In the absence of effective measurement tools, investors who are trying to assess firms’ governance have to do it the old-fashioned way. That is, they have to do their homework, examining companies one at a time, the professors say. They have to consider such things as whether the CEO’s cronies dominate the board, how much board members and managers are paid and whether managers have incentives to raise the company’s earnings and stock price. “Different things may be relevant for different companies,” Richardson notes.
For companies that are worried about their governance, the three professors’ message is far simpler: Don’t do anything rash just to appease a ratings service or because a popular consultant whispered his favorite formula to your CEO on the golf course. “A lot of well-known people and consulting companies seem to be espousing, ‘Here are the best practices. Trust me,'” Larcker warns. “Our message is that there’s not much evidence to back up those bold claims and simply benchmarking your governance to best practices isn’t going to be that useful.

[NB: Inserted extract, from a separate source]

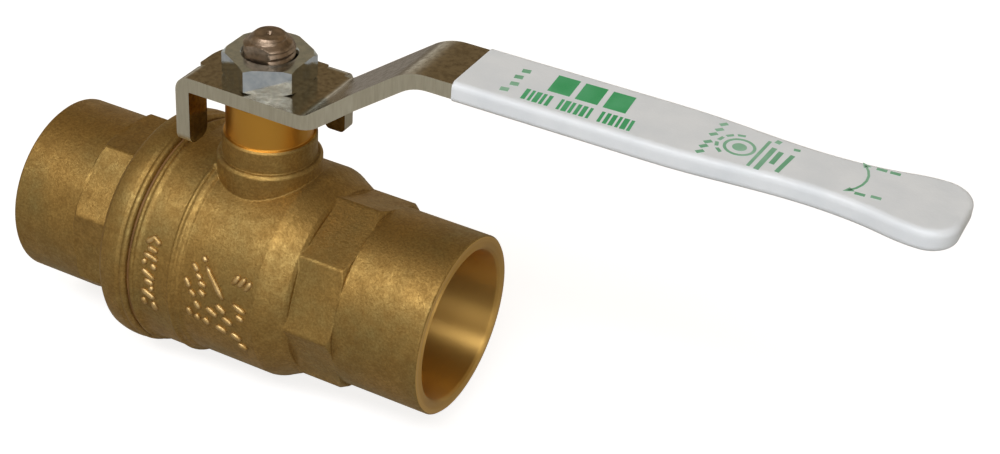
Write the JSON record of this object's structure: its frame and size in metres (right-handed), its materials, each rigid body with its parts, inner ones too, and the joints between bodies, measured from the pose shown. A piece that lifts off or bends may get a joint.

Many companies, he adds, “want to improve their scores, so they are changing things. It’s costly to do that, and they may be making a mistake. You have to tailor your policies to what works in your setting. If you are going to spend big bucks and big energy on this, you want evidence, not rhetoric. Before you make these changes, see if you can find other companies that have made similar changes. See if their stock price went up.”